Workers aged 65 and over will account for more than half of all UK employment growth over the next 10 years and almost two-thirds of employment growth by 2060, figures show.
Analysis of the 2019 seasonally adjusted labour force survey by the Office for National Statistics suggests that by 2030 people aged 65 and over will account for 282,000 new UK employees out of a total 546,000.
By 2060, there will be around 746,000 new employees aged 65 and over out of a total employment growth of 1,193,000.
Stuart Lewis, the founder of Rest Less, a jobs, volunteering and advice site for the over-50s, told the Guardian that today’s over-65s are healthier and more active than previous generations and many who are fit and able to work have no intention of fully retiring any time soon.
“People’s reasons for continuing to work post state pension age vary wildly. From those who are choosing to top up their pension pots while they still can, to those who want to keep working for the love of the job or for the health and wellbeing benefits,” he added.

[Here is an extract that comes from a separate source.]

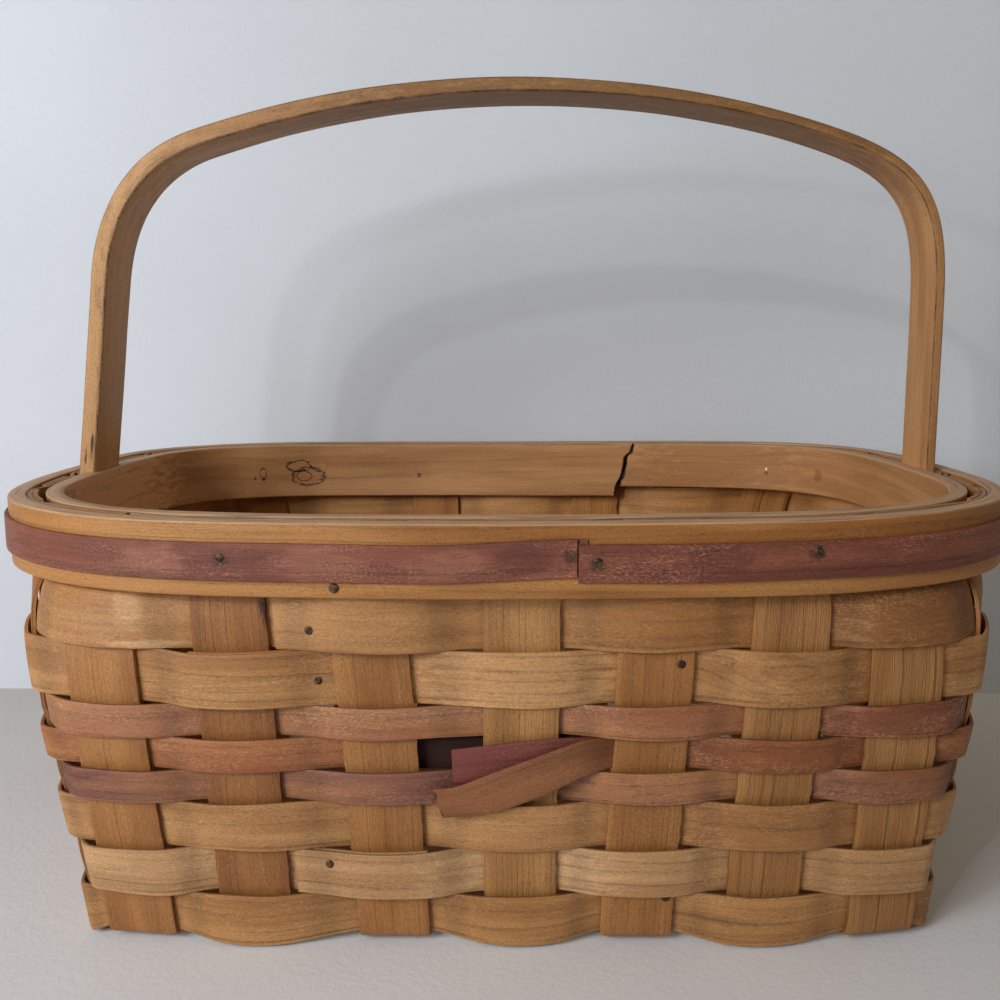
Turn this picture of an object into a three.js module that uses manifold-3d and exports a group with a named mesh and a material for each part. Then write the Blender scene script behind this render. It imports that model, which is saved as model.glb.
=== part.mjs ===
// A rectangular woven wood-splint basket with a fixed bentwood handle.
// Millimetres, +Z up. X runs along the length and Y from the front to the back.
// The origin is on the table under the middle of the basket.
//
// Twelve flat splints run down one wall, across the plaited base and up the
// other wall. Nine weavers go round them, in front of one upright and behind
// the next. Two bent bands clamp the top edge between them, a thin stained band
// lies round the outer one, and the handle's legs stand in a seat of the inner one.

import * as THREE from 'three';
import { mergeVertices } from 'three/addons/utils/BufferGeometryUtils.js';
import Module from 'manifold-3d';

const { lerp, clamp } = THREE.MathUtils;

// Gap kept between pieces that lie against each other.
const fit = 0.3;

// Uprights: flat splints, counted from front to back and from end to end.
const uprightWidth = 25.4;
const uprightThickness = 1.6;
const bendRadius = 2;
const acrossCount = 7;
const alongCount = 5;
// From the end wall to the outermost of the uprights that run from front to back.
const endInsetBase = 7.1;
const endInsetRim = 31.7;
// From each of these round the corner to the first upright of the end wall, along the wall.
const cornerPitchBase = 31;
const cornerPitchRim = 45;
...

The number of over-65s who are employed has increased by 188% in the last 20 years from 455,000 to 1.31 million, while the proportion has grown from just over 5% to just under 11%.
In the past 10 years, the number has increased from 763,000 to 1.3 million – a 71% increase.
However, Lewis said that with around one in four people aged between 50 and the state pension age currently out of work, and older workers who fall out of work remaining out of work for longer than people of other ages, employers need to address their prejudices around older workers.
“Increasing numbers of over-65s in the workplace unlocks enormous potential for employers to embrace a talented, flexible and highly skilled workforce – but it also requires many employers to change their outdated stereotypes of age in the workplace and reconsider how they engage with and attract talented older employees,” he said.